The book provided an exhilarating peek into the world foretold by the arrival of personal computing, which was just then being invented at the Palo Alto Research Center of Xerox. It offered the first hint that computing would become something more than the control systems associated with the mainframe computing era of “do not bend, fold, spindle or mutilate.”
tags: books, internet
Sunday 12 Oct 08
runner’s world
@ 6:17 pm
This weekend I walked along side the last ~.5 mile of the Chicago Marathon, at around the 3 1/2 hour mark. In the most corny way possible, it filled me with admiration and inspiration. I felt like giving everyone a hug and wished that I knew someone who was running in the race who I could cheer for. My big achievements have never been so public and physically impressive.
On Saturday I helped chop down and haul out invasive plant species on Wooded Island, which is part of Jackson Park. It was an enjoyable experience except for getting burrs in my hair. Thankfully I managed to pull them out without pulling out too much hair along with them.
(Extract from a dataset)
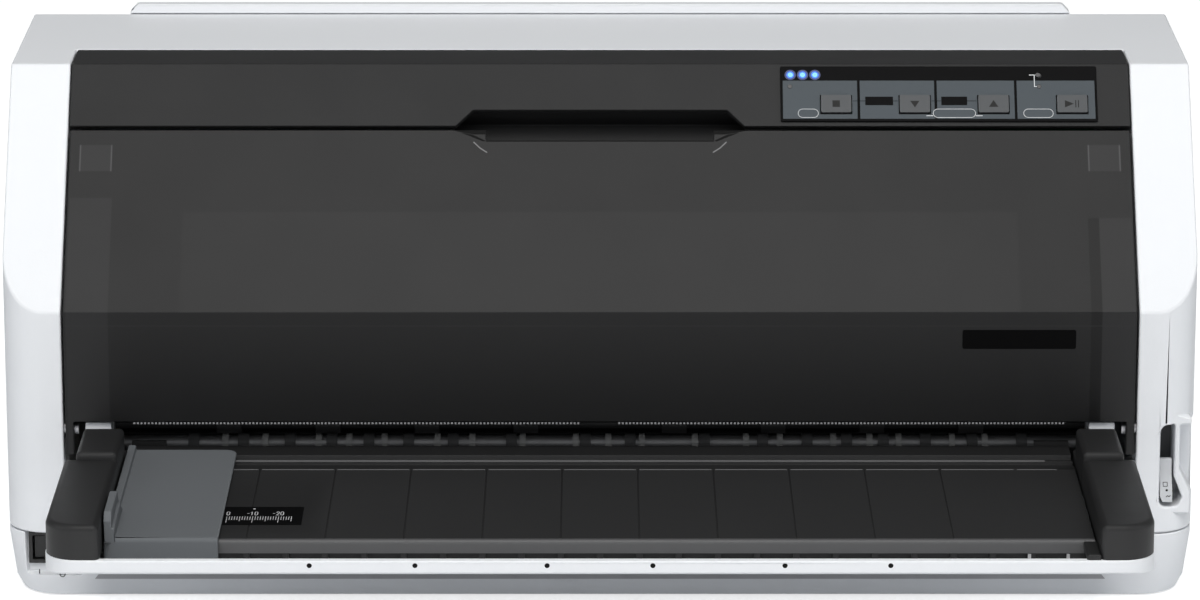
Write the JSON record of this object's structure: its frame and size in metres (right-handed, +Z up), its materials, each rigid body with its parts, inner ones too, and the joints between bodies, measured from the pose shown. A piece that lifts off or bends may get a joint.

I have started reading books again, thanks to my borrowing privileges at U of C! I am over halfway through Ghostwritten by David Mitchell, which is unfortunately nowhere near as good as Cloud Atlas. I just started Stranger in a Strangeland which is excellent.
And that’s pretty much it for now…
tags: books, inspiration, outdoors
Monday 3 Mar 08
harriet the spy
@ 4:39 pm
There was a good segment on one of my favorite books in elementary school, Harriet the Spy. I think even at the time I realized that it was slightly subversive:
But then Harriet gets a letter from Ole Golly, the wise nanny who moved away, who tells Harriet something that all children need to learn: Sometimes, you have to lie. Otherwise you’ll lose a friend.
“Little lies that make people feel better are not bad, like thanking someone for a meal they made even if you hated it. But to yourself, you must always tell the truth,” writes Ole Golly.
Side note: Archives by date are down right now, because teb-super-archives was not playing well with the latest version of Wordpress and the move from below10host. I’ll try to install its successor. I know it will be tough, but I think you guys will live.